This is true of prefix or "Lisp notation" as well. I would show you an operator precedence table for Common Lisp or Clojure, but we don't need such a table. With that said, one does need to keep in mind how function evaluation and macro evaluation differ. e.g. Consider (f (g (h x))). If f, g, h are functions, then (h x) is evaluated first. If they are all macros, then f is macroexpanded first with the body (g (h x)).

  ... with postfix operators, the only data structure you need is a stack.
This also applies to prefix. I wonder what the motivation was to introduce postfix notation and prefer it over prefix.
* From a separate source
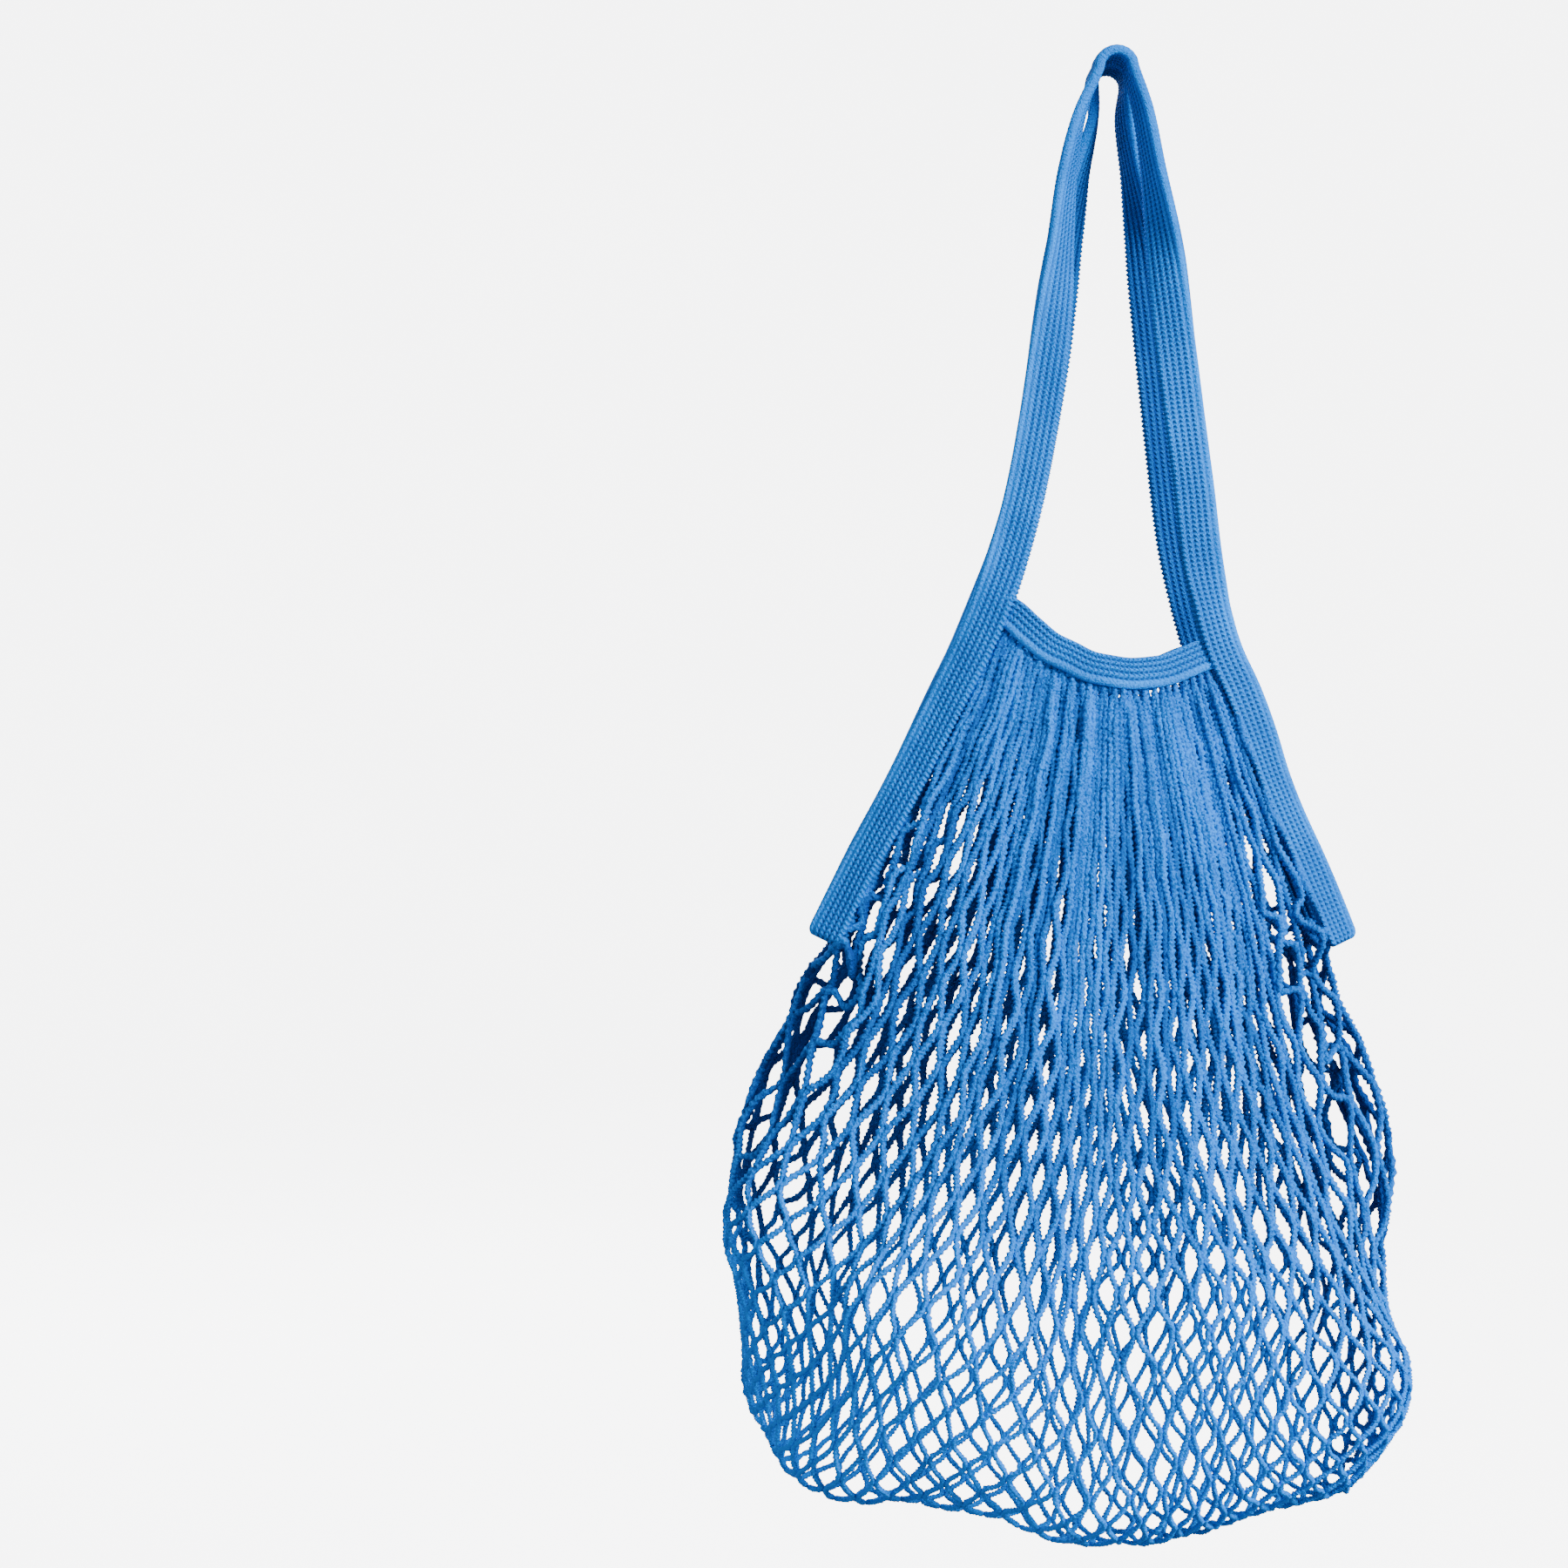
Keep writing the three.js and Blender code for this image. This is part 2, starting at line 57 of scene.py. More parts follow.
# The net: cords that run from the front rim down round the fold and up to the back rim, each
# joined to its neighbours in turn. A level is 0 at a rim and 1 at the fold.
COLUMNS = 28                    # joints across one face
HALF_ROWS = 26                  # rows of joints from a rim to the fold
CORDS = 2 * COLUMNS
ROWS = 2 * HALF_ROWS + 1
STRAND = 0.0160                 # length of cord between two joints
STRAND_SPREAD = 0.035           # how much knitted strands differ in length, as a share
SIDE_TIGHTNESS = 0.30           # how much shorter strands are at the sides, as a share
SIDE_LEVELS = (0.50, 0.80)      # where that begins and where it is full
CORNER_TIGHTNESS = 0.65         # and how much more at the lower corners
CORNER_LEVELS = (0.70, 1.00)
TIP_SLACK = 0.28                # how much longer they are just below the slits, at the sides
TIP_LEVELS = (0.30, 0.40), (0.46, 0.60)  # where that comes and where it goes
TIP_POWER = 6                   # the higher, the nearer to the sides that slack stays
FOLD_SLACK = 0.05               # how much strands differ from fold to fold in the upper part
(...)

postfix notation only needs a stack of numbers, it's shallower, and it does one operation per token. zuse's z3 didn't have much memory or complex control logic

when you have said

   * + 3 4 - 5
(assuming dyadic operators) you have a stack containing an operator, a computed result, another operator, and an entered operand. when you complete the expression with

    6
the computation of the result, -1, should trigger the lurking multiplication. the machine's sequencing is state-dependent

by contrast, in

    3 4 + 5 6 - *
there are never more than three things on the stack in this expression, operators are never on the stack, and no input ever triggers more than one operation. from a user interface perspective, the user also gets faster feedback

i just wrote a command-line postfix calculator in c on my cellphone touchscreen in 20 minutes. it's 31 lines of code. i think that to do that so simply with prefix you have to do it right to left, effectively making it postfix


I vastly prefer postfix for interactive use. I can enter a bunch of numbers and then decide what to do with them. With prefix, I start by typing operators when I haven’t even fully decided which numbers I’m going to be using with them. Basically, prefix emphasizes the operations and postfix emphasizes the numbers.

Prefix is perfectly fine for entering formulas into code. In dc or any other scratchpad, I find postfix much, much more convenient.
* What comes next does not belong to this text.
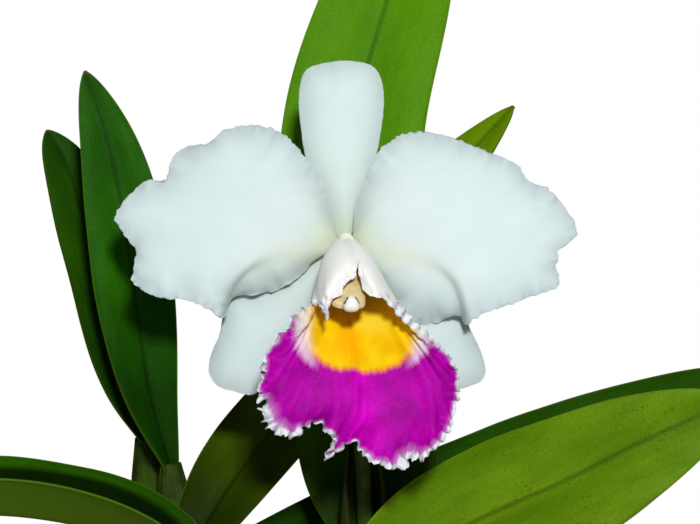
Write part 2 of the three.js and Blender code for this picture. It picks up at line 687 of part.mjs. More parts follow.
// A petal swells forward in its middle, and its margin turns back above and forward below.
function petalGeometry(outline) {
  const patch = patchSurface(outline);
  const surface = (s, t) => {
    const { x: right, y: up, z: back } = patch(s, t);
    const swell = outline.swell * Math.sin(Math.PI * s ** 0.8) * (1 - t ** 4);
    return new THREE.Vector3(right, back - swell, up);
  };
  return bladeGeometry(surface, { rows: 14, columns: 13, thickness: tepalThickness, facing: FRONT });
}

// The axes of the lip's tube: along it, to the right, and towards the slit above.
function lipAxes() {
  const drop = radians(LIP.dropDegrees);
  const turn = radians(LIP.turnDegrees);
  const level = Math.cos(drop);
  const along = new THREE.Vector3(Math.sin(turn) * level, -Math.cos(turn) * level, -Math.sin(drop));
  const right = new THREE.Vector3(Math.cos(turn), Math.sin(turn), 0);
  const above = along.clone().cross(right);
  return { along, right, above };
}

const tubeRadius = (q) => LIP.startRadius
  + (LIP.mouthRadius - LIP.startRadius) * Math.min(1, q / LIP.mouthLength) ** 0.55;

function lipSurface() {
  const { along, right, above } = lipAxes();
  const edge = curveThrough(LIP.edge);
  const skirt = curveThrough(LIP.skirt);
  const open = radians(LIP.openDegrees);
  const { hood } = LIP;
  const tubePoint = (q, angle) => vector(LIP.origin)
    .addScaledVector(along, q)
    .addScaledVector(right, tubeRadius(q) * (1 + hood.swell * bump(q, hood.at, hood.span)) * Math.sin(angle))
    .addScaledVector(above, -tubeRadius(q) * Math.cos(angle));
  const lobe = (t) => bump(Math.abs(t), LIP.lobe.at, LIP.lobe.span);
  const ruffled = (t) => 1 - bump(Math.abs(t), LIP.lobe.at, LIP.lobe.calm);
  const rays = new Map();
  const rayAt = (t) => {
    if (!rays.has(t)) {
      const angle = t * open;
      const x = (t + 1) / 2;
      const out = edge.getPoint(x);
      const half = skirt.getPoint(x);
      const frill = LIP.frill.height * Math.sin(t * LIP.frill.waves) * ruffled(t);
      const rimDepth = -LIP.edgeForward - LIP.lobeForward * lobe(t);
      const skirtDepth = rimDepth - LIP.skirtBack + LIP.skirtCurl * t ** 4;
      const throat = LIP.throatLength * (1 - LIP.shortThroat * t ** 8);
      const stops = [
        tubePoint(LIP.firstStop, angle), tubePoint(throat * LIP.middleStop, angle), tubePoint(throat, angle),
        new THREE.Vector3(half.x, skirtDepth, half.y), new THREE.Vector3(out.x, rimDepth + frill, out.y),
      ];
      rays.set(t, new THREE.CatmullRomCurve3(stops, false, 'catmullrom', 0.5));
    }
    return rays.get(t);
  };
  return (s, t) => rayAt(t).getPoint(s);
}

function lipGeometry() {
  return bladeGeometry(lipSurface(), { rows: 10, columns: 46, thickness: () => LIP_THICKNESS });
}

function columnCurve(from, to) {
  const { along, above } = lipAxes();
  const lift = (q) => COLUMN.lift * (q / COLUMN.length);
  const at = (q) => vector(LIP.origin).addScaledVector(along, q).addScaledVector(above, lift(q));
  return new THREE.CatmullRomCurve3([at(from), at((from + to) / 2), at(to)], false, 'catmullrom', 0.5);
}

// Half round, flat beneath, widening into two wings at the tip.
function columnGeometry(grow = 0) {
  const width = profile(COLUMN.halfWidths);
  const depth = profile(COLUMN.halfDepths);
  const radiusAt = (s, angle) => {
    const flat = Math.sin(angle) < 0 ? COLUMN.flat : 1;
    return [(width(s) + grow) * Math.cos(angle), (flat * depth(s) + grow) * Math.sin(angle)];
  };
  const { right } = lipAxes();
  const curve = columnCurve(COLUMN.start, COLUMN.length + grow);
  return sweptGeometry(curve, radiusAt, { rows: 10, sides: 14, side: right });
}

// The cap is a small rounded hood on the column's tip.
function antherCapSolid() {
  const { along, right, above } = lipAxes();
  const { halfWidth, length, depth, ahead, raised } = ANTHER_CAP;
  const axes = new THREE.Matrix4().makeBasis(right, along, above.clone().negate());
  const centre = columnCurve(0, COLUMN.length).getPoint(1);
  centre.addScaledVector(along, ahead).addScaledVector(above, raised);
  const place = axes.multiply(new THREE.Matrix4().makeScale(halfWidth, length / 2, depth));
  place.setPosition(centre);
  return solidFrom(new THREE.SphereGeometry(1, 10, 6), place);
}

// ---------------------------------------------------------------- flower stem

function receptacleSolid(grow) {
  const [[x, y, z], ...rest] = RECEPTACLE.path;
  const curve = curveThrough([[x, y - grow, z], ...rest]);
  const width = profile(RECEPTACLE.widths);
  const radiusAt = (s, angle) => round(RECEPTACLE.radius * width(s) + grow)(s, angle);
  return solidFrom(sweptGeometry(curve, radiusAt, { rows: 4, sides: 12, side: SIDEWAYS }));
}

// The long ovary curves down behind the flower, with six shallow grooves.
const OVARY_PATH = [[0, 6, -0.3], [0, 14, -3], [0, 21, -11], [0, 23.5, -22]];
function ovarySolid() {
  const width = profile(OVARY.radii);
  const groove = (angle) => 1 + OVARY.grooveDepth * Math.cos(OVARY.grooves * angle);
  const radiusAt = (s, angle) => round(width(s) * groove(angle))(s, angle);
  const neck = sweptGeometry(curveThrough(OVARY_PATH), radiusAt, { rows: 7, sides: 12, side: SIDEWAYS });
  return receptacleSolid(0).add(solidFrom(neck));
}

function flowerMatrix() {
  const turn = new THREE.Matrix4().makeRotationX(radians(-FLOWER.tiltDegrees));
  return turn.setPosition(...FLOWER.centre);
}

function stemPath() {
  const joint = vector(OVARY_PATH.at(-1)).applyMatrix4(flowerMatrix());
  const [above, end] = [curveThrough(OVARY_PATH).getPoint(0.9), vector(OVARY_PATH.at(-1))];
  const down = end.sub(above).normalize().transformDirection(flowerMatrix());
  const below = joint.clone().addScaledVector(down, CLEARANCE);
  const lead = joint.clone().addScaledVector(down, 10);
  return new THREE.CatmullRomCurve3([...STEM_PATH.map(vector), lead, below], false, 'catmullrom', 0.5);
}

// Two small scars ring the stem between the sheath and the flower.
function stemGeometry(grow = 0) {
  const radiusAt = (s, angle) => {
    const { at, height, widths } = STEM_SCARS;
    const scar = height * at.reduce((sum, place, i) => sum + bump(s, place, widths[i]), 0);
    return round(STEM_RADIUS + scar + grow)(s, angle);
  };
  const stops = [0, 0.15, 0.3, 0.45, 0.58, 0.7, 0.72, 0.74, 0.85, 0.96, 1];
  const rowAt = (x) => stops[Math.round(x * (stops.length - 1))];
  return sweptGeometry(stemPath(), radiusAt, { rows: stops.length - 1, sides: 12, side: SIDEWAYS, rowAt });
}

// A flattened green envelope, open along its front, that the stem grew out of.
const SHEATH = {
  length: 50,
  halfWidth: 8.2,
  halfDepth: 4.3,
  wrapDegrees: 158,
  thickness: 0.8,
  foot: 0.6, // its width at the foot against its widest
  opening: 0.85, // how far its sides part towards the tip
};
function sheathGeometry() {
  const stem = stemPath();
  const stemLength = stem.getLength();
  const surface = (s, t) => {
    const at = stem.getPoint((s * SHEATH.length) / stemLength);
    const belly = Math.sin(Math.PI * Math.min(1, s * 1.2 + 0.15));
    const swell = SHEATH.foot + (1 - SHEATH.foot) * belly;
    const angle = t * radians(SHEATH.wrapDegrees) * (1 - SHEATH.opening * s * s);
    const [x, y] = [SHEATH.halfWidth * swell * Math.sin(angle), SHEATH.halfDepth * Math.cos(angle)];
    return at.add(new THREE.Vector3(x, y, 0));
  };
  const rowAt = (x) => 1 - (1 - x) ** 1.3;
  return bladeGeometry(surface, { rows: 7, columns: 12, thickness: () => SHEATH.thickness, rowAt });
}

// ---------------------------------------------------------------- assembly

function flowerGroup() {
  const socket = receptacleSolid(CLEARANCE);
  const seated = (geometry) => geometryFrom(solidFrom(geometry).subtract(socket));
  const cap = antherCapSolid().subtract(solidFrom(columnGeometry(CLEARANCE)));
  const flower = new THREE.Group();
  flower.position.set(...FLOWER.centre);
  flower.rotation.x = radians(-FLOWER.tiltDegrees);
  flower.add(
    mesh('dorsal_sepal', seated(sepalGeometry(DORSAL_SEPAL)), MATERIALS.petal),
    mesh('lateral_sepal_left', seated(sepalGeometry(LATERAL_SEPAL_LEFT)), MATERIALS.petal),
    mesh('lateral_sepal_right', seated(sepalGeometry(LATERAL_SEPAL_RIGHT)), MATERIALS.petal),
    mesh('petal_left', seated(petalGeometry(PETAL_LEFT)), MATERIALS.petal),
    mesh('petal_right', seated(petalGeometry(PETAL_RIGHT)), MATERIALS.petal),
    mesh('lip', seated(lipGeometry()), MATERIALS.lip),
    mesh('column', seated(columnGeometry()), MATERIALS.column),
    mesh('anther_cap', geometryFrom(cap), MATERIALS.cap),
    mesh('ovary', geometryFrom(ovarySolid()), MATERIALS.stem),
  );
  return flower;
}

function growthMeshes(name, rhizome) {
  const growth = GROWTHS[name];
  const bulb = solidFrom(pseudobulbGeometry(growth)).subtract(rhizome);
  const seat = solidFrom(pseudobulbGeometry(growth, CLEARANCE));
  const leaf = LEAVES[name];
  const sunk = [growth.top[0], growth.top[1], growth.top[2] - LEAF_FORM.sunk];
  const blade = solidFrom(leafGeometry(leaf), translation(sunk)).subtract(seat);
  return [
    mesh(`pseudobulb_${name}`, geometryFrom(bulb), MATERIALS.pseudobulb),
    mesh(`leaf_${name}`, geometryFrom(blade), MATERIALS.leaf),
  ];
}

const orchid = new THREE.Group();
const rhizomeRoom = rhizomeSolid(CLEARANCE);
const bulbRoom = Object.values(GROWTHS).map((growth) => solidFrom(pseudobulbGeometry(growth, CLEARANCE)));

orchid.add(
  mesh('pot', potGeometry(), MATERIALS.clay),
  mesh('bark_medium', barkGeometry([rhizomeRoom, ...bulbRoom]), MATERIALS.bark),
  mesh('rhizome_and_roots', geometryFrom(rhizomeSolid(0)), MATERIALS.rhizome),
);
for (const name of Object.keys(GROWTHS)) orchid.add(...growthMeshes(name, rhizomeRoom));

const floweringBulb = solidFrom(pseudobulbGeometry(GROWTHS.flowering, CLEARANCE));
const stem = solidFrom(stemGeometry()).subtract(floweringBulb);
const sheath = solidFrom(sheathGeometry()).subtract(floweringBulb);
orchid.add(
  mesh('flower_stem', geometryFrom(stem), MATERIALS.stem),
  mesh('flower_sheath', geometryFrom(sheath), MATERIALS.sheath),
  flowerGroup(),
);

export default orchid;
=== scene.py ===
"""A cattleya orchid in flower in a clay pot, worked out in millimetres in the CAD's own frame."""

from math import cos, pi, radians, sin

import bpy
import numpy as np
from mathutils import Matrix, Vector


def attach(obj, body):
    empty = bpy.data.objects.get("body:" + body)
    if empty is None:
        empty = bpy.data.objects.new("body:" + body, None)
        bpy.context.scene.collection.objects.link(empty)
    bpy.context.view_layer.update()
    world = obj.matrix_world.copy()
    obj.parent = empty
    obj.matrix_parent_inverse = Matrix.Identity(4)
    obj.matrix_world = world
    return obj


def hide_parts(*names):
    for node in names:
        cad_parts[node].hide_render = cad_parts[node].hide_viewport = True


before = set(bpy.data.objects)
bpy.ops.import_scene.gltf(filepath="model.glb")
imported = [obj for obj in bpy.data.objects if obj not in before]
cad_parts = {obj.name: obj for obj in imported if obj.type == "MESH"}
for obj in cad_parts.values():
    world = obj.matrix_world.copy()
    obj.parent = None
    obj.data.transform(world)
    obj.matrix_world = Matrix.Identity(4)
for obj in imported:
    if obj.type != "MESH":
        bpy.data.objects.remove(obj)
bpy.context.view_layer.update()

MM = 0.001
TAU = 2 * pi
UV_UNIT = 100  # millimetres to one unit of the UV map
FORWARD = np.array([0, -1.0, 0])
GOLDEN_ANGLE = 137.508  # degrees from one bark chip to the next

# ---------------------------------------------------------------- dimensions, the same as the CAD's

POT = dict(height=116, foot=48, shoulder=64, rim=70, rim_height=21, wall=5, floor=7, lip=1.5)
POT_DRAIN = dict(count=4, radius=5.5, circle=27)
BARK_TOP = 103
BARK_CHIPS = 330
RHIZOME_HEIGHT = 109
RHIZOME_RADIUS = 4.6
FLOWER_CENTRE = (18, -20, 305)
FLOWER_TILT = 8

GROWTHS = {
    "left_front": dict(foot=(-34, 4), top=(-42, 13, 225), girth=9.0),
    "left_back": dict(foot=(-44, 30), top=(-52, 27, 231), girth=9.0),
    "lower_left": dict(foot=(-17, -40), top=(-22, -26, 183), girth=9.0),
    "centre_left": dict(foot=(-13, -12), top=(-41, -9, 189), girth=9.5),
    "right_back": dict(foot=(-13, 28), top=(-29, 26, 190), girth=9.5),
    "flowering": dict(foot=(17, 9), top=(25, 1, 192), girth=10.5),
    "right_front": dict(foot=(28, -29), top=(14, -22, 184), girth=9.5),
}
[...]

They both remove the need for screwball operator precedence, but the lisp s-expression do it by putting everything in parentheses(or perhaps everything in function notation is the better way to put it) and RPN does it by making the stack an integral part of the mental model needed to understand it.


The parentheses are needed in LISP only because many functions have a variable number of operands, so that parentheses are needed to show where is the end of the list of operands.

In a language where all functions had a fixed number of operands, prefix notation (or function invocation in general) could be used without any parentheses.

Parentheses are also required for postfix notation when functions with variable number of operands are accepted (e.g. the sum of an arbitrary number of operands).


The parentheses are needed in Lisp because the input is data and not code. There are no "functions" and "arguments" in the data; that's a particular interpretation imposed on the data.

We wouldn't want the data notation to have an implicit shape which depends on the programming language semantics of the symbols which appear in it, like their arity.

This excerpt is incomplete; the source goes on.